▶ **Exercise prompt**
Will you restate verbatim the lines running from the line with "Write the build123d" to the end of the data, leaving out everything else?
>> start Given information
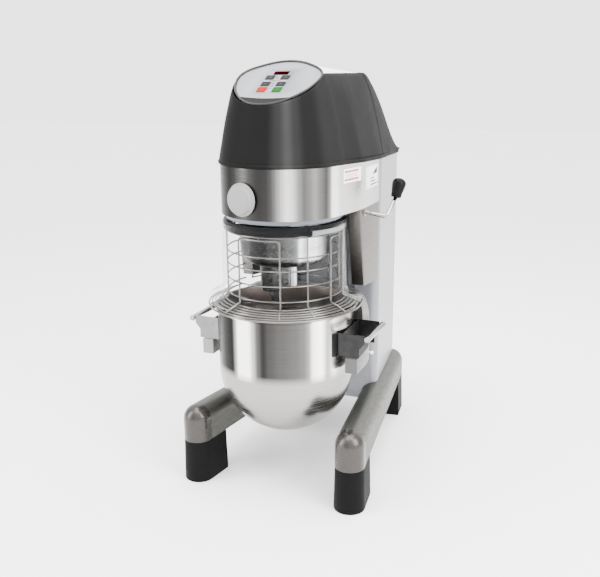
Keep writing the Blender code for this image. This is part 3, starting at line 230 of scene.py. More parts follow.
def hammered(name, colour, bands):
    look = Look(name, colour, 0.42, 0.25)
    cells = look.add("TexVoronoi", look.place, Scale=260.0).outputs["Distance"]
    look.tint(cells, scaled(colour, 0.72), 0.8, 0.1, 0.8)
    look.tint(look.noise(60.0), scaled(colour, 1.12), 0.5)
    # painted shade, multiplied into the colour round the bowl's axis
    look.bands(bands)
    return look.finish(look.noise(180.0), 0.3, 0.52, cells, 0.35, 0.0012)


def clear(name):
    """The thin clear sheet; its index is near that of air, so that it does not bend the view."""
    look = Look(name, (0.97, 0.98, 0.98), 0.03, IOR=1.12, Transmission_Weight=1.0)
    scuffs = look.noise(30.0, (1, 1, 6), 5.0)
    look.tint(scuffs, (0.9, 0.92, 0.92), 0.5)
    return look.finish(scuffs, 0.01, 0.06)


def chrome(name, colour, roughness=0.09):
    look = Look(name, colour, roughness, 1.0)
    stain, fine = look.noise(40.0), look.noise(500.0, detail=2.0)
    look.tint(stain, scaled(colour, 0.86), 0.5)
    return look.finish(fine, roughness * 0.7, roughness * 1.6, fine, 0.02, 0.0003)


PAINTED_BAND_EDGE_TINT = (
    0.72, 1.0, 0.0, 0.3,
)  # grazing reflection in the painted dark and light bands, and the shares they span
# painted reflections on the bowl: light and dark upright bands, multiplied into the steel's colour by
# azimuth
BOWL_PAINTED_REFLECTIONS = (
    (-75, 0.25), (-58, 0.11), (-50, 0.085), (-43, 0.022), (-36, 0.008), (-25, 0.008), (-21, 0.26),
    (-18, 1.2), (-8, 1.25), (-4, 0.4), (0, 0.075), (5, 0.02), (10, 0.044), (20, 0.065), (31, 0.082),
    (38, 0.11), (42, 0.2), (46, 0.95), (52, 1.25), (59, 0.32), (66, 0.85), (73, 0.45), (82, 0.4), (95, 0.2),
    (120, 0.6), (150, 0.15), (179, 0.3),
)
# painted reflections on the head's steel band, multiplied into its colour by azimuth
HEAD_PAINTED_REFLECTIONS = (
    (-80, 0.2), (-58, 0.07), (-46, 0.026), (-38, 0.02), (-32, 0.012), (-26, 0.026), (-20, 0.048),
    (-14, 0.054), (-7, 0.04), (1, 0.031), (8, 0.037), (12, 0.06), (15, 0.12), (19, 0.28), (22, 0.53),
    (26, 0.78), (30, 0.68), (33, 0.42), (36, 0.2), (41, 0.095), (46, 0.13), (51, 0.2), (57, 0.13),
    (63, 0.075), (67, 0.2), (71, 1.2), (76, 1.25), (84, 0.85), (120, 0.8), (179, 0.3),
)
# painted reflections on the drum, multiplied into its colour by azimuth
DRUM_PAINTED_REFLECTIONS = (
    (-80, 0.2), (-45, 0.06), (-30, 0.09), (-22, 0.032), (-10, 0.024), (-3, 0.016), (3, 0.045), (12, 0.055),
    (19, 0.09), (32, 0.115), (38, 0.2), (43, 1.2), (50, 0.5), (56, 1.1), (64, 1.2), (72, 0.7), (82, 0.3),
    (110, 0.2), (179, 0.3),
)
# painted highlight on the hood: a sheen near 27 degrees and lighter sides, multiplied into the plastic's
# colour
HOOD_PAINTED_HIGHLIGHT = (
    (-90, 0.36), (-60, 0.34), (-40, 0.25), (8, 0.25), (19, 0.56), (27, 1.0), (35, 0.56), (44, 0.28),
    (53, 0.28), (66, 0.48), (84, 0.44), (110, 0.4), (140, 0.42), (179, 0.4),
)
# painted reflection on the brackets: the left one light, the right one dark
BRACKET_PAINTED_REFLECTIONS = ((-100, 1.0), (-40, 1.0), (40, 0.15), (140, 0.15), (179, 0.5))
# painted shade on the yoke: darker towards the front end of its right arm
YOKE_PAINTED_SHADE = ((-100, 1.0), (0, 1.0), (66, 0.3), (79, 0.3), (90, 0.6), (140, 0.9))
LOOK_VALUES = {
    brushed: {
        "head_steel": ((0.86, 0.845, 0.83), 0.3, (6, 6, 700), (0.62, 0.6, 0.58), 0.12, HEAD_PAINTED_REFLECTIONS),
        # below the height where the bowl's round bottom starts, its painted reflection is one even share
        "bowl_steel": (
            (0.9, 0.87, 0.85), 0.22, (5, 5, 520), (0.66, 0.62, 0.6), 0.06, BOWL_PAINTED_REFLECTIONS, (0.349, 0.372, 0.33),
        ),
        # painted shade: the bowl's inside is the same steel, made dark brown where shade falls within it
        "bowl_inside": ((0.17, 0.135, 0.12), 0.34, (5, 5, 420), (0.085, 0.065, 0.056)),
        "drum_steel": ((0.8, 0.8, 0.8), 0.3, (90, 90, 110), (0.6, 0.6, 0.6), 0.1, DRUM_PAINTED_REFLECTIONS),
        "machined": ((0.24, 0.24, 0.24), 0.28, (8, 8, 400), (0.15, 0.15, 0.15)),
        # painted shade: the head's brushed steel, made dark on the neck cheeks
        "cheek_steel": ((0.125, 0.115, 0.108), 0.32, (6, 6, 700), (0.085, 0.078, 0.073), 0.12),
        "bracket_steel": ((0.19, 0.19, 0.19), 0.38, (60, 900, 60), (0.13, 0.13, 0.13), 0.1, BRACKET_PAINTED_REFLECTIONS),
        "tube": ((0.098, 0.098, 0.089), 0.46, (300, 8, 300), (0.085, 0.085, 0.078), 0.02),
    },
    painted: {
        "cast_cap": ((0.034, 0.031, 0.0285), 0.28, 0.25, 0.1, 0.75),
        "cast": ((0.24, 0.24, 0.245), 0.5, 0.2, 0.4, 0.8),
        "paint": ((0.15, 0.155, 0.17), 0.32, 0.05, 0.04),
        "ring_paint": ((0.105, 0.118, 0.145), 0.3, 0.05, 0.04),
        "motor": ((0.07, 0.11, 0.17), 0.45, 0.2, 0.2),
    },
    plastic: {
        "rubber": ((0.0042, 0.0042, 0.0042), 0.5, 700.0, 0.12, 0.3, 0.03),
        "hood": ((0.0255, 0.025, 0.025), 0.5, 1200.0, 0.1, 0.15, 0.012, HOOD_PAINTED_HIGHLIGHT),
        "bezel": ((0.022, 0.0215, 0.0215), 0.3, 1200.0, 0.05, 0.15, 0.12),
        "cover": ((0.8, 0.8, 0.81), 0.4, 1200.0, 0.04, 0.05),
        "panel": ((0.165, 0.169, 0.185), 0.5, 1500.0, 0.04, 0.03),
        "panel_dark": ((0.008, 0.008, 0.0083), 0.42, 1200.0, 0.05, 0.1, 0.04),
        "black": ((0.0035, 0.0035, 0.0038), 0.34, 1100.0, 0.06, 0.3, 0.06),
        "hub_cap": ((0.165, 0.16, 0.162), 0.42, 1300.0, 0.05, 0.05),
        "key_grey": ((0.01, 0.0103, 0.0105), 0.48, 1500.0, 0.05, 0.1, 0.04),
        "key_red": ((0.22, 0.004, 0.0), 0.42, 1500.0, 0.05, 0.06, 0.03),
        "key_green": ((0.0, 0.064, 0.003), 0.42, 1500.0, 0.05, 0.06, 0.03),
        "window": ((0.011, 0.0, 0.0001), 0.14, 300.0, 0.01, 0.3, 0.0),
        "mark_red": ((0.3, 0.03, 0.012), 0.5, 1500.0, 0.03, 0.04, 0.05),
        "mark_green": ((0.02, 0.13, 0.03), 0.5, 1500.0, 0.03, 0.04, 0.05),
        "mark_grey": ((0.05, 0.05, 0.052), 0.5, 1500.0, 0.03, 0.04, 0.05),
        "print_dark": ((0.025, 0.025, 0.028), 0.5, 1500.0, 0.03, 0.1, 0.2),
        "print_grey": ((0.14, 0.14, 0.145), 0.5, 1500.0, 0.03, 0.06),
        "print_red": ((0.085, 0.006, 0.01), 0.5, 1500.0, 0.03, 0.1, 0.2),
        "label": ((0.8, 0.81, 0.8), 0.38, 900.0, 0.03, 0.03),
        "label_red": ((0.42, 0.06, 0.05), 0.4, 900.0, 0.03, 0.08),
        "board": ((0.02, 0.16, 0.05), 0.45, 500.0, 0.1, 0.3),
        "belt": ((0.02, 0.02, 0.02), 0.6, 600.0, 0.2, 0.3),
        "frosted": ((0.2, 0.205, 0.205), 0.25, 700.0, 0.04, 0.06),
    },
    chrome: {"chrome": ((0.3, 0.29, 0.28),), "wire": ((0.155, 0.143, 0.135), 0.1)},
    hammered: {"hammered": ((0.21, 0.21, 0.205), YOKE_PAINTED_SHADE)},
    clear: {"clear": ()},
}
LOOKS = {name: make(name, *values) for make, table in LOOK_VALUES.items() for name, values in table.items()}


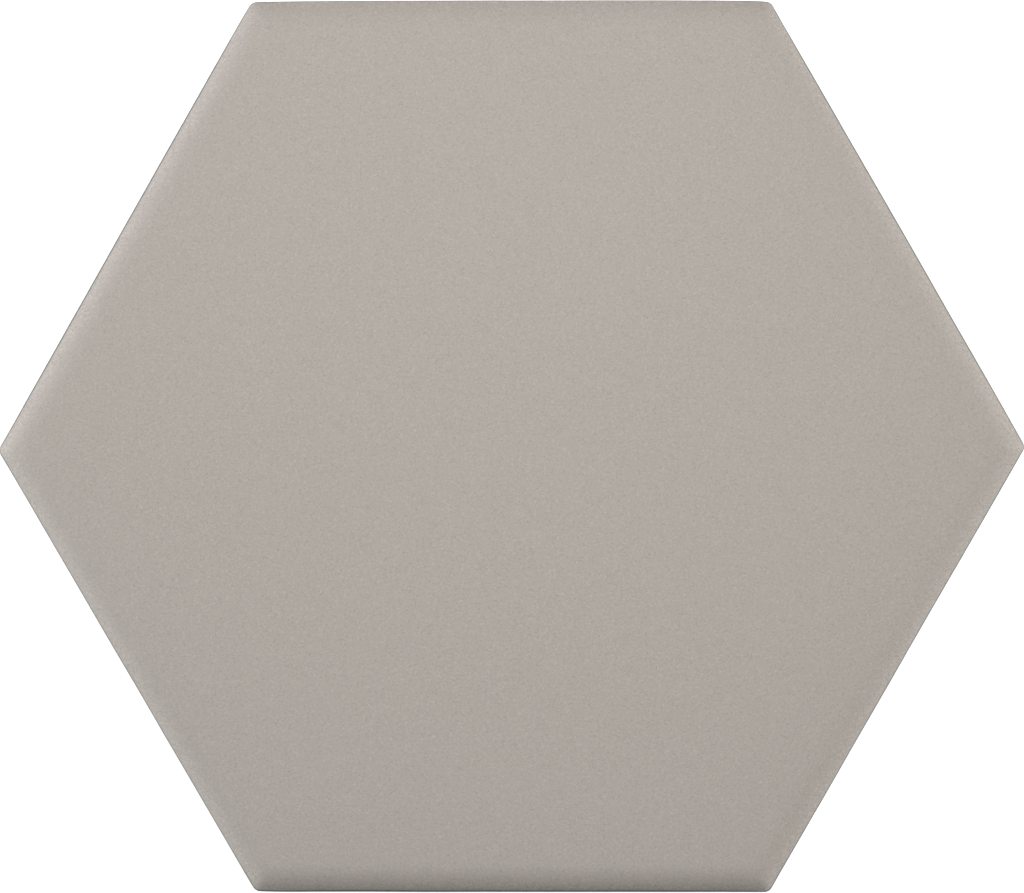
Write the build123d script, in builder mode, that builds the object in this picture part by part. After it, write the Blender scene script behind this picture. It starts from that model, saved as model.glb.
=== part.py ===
>> end Given information
▶ **Full answer**
Write the build123d script, in builder mode, that builds the object in this picture part by part. After it, write the Blender scene script behind this picture. It starts from that model, saved as model.glb.
=== part.py ===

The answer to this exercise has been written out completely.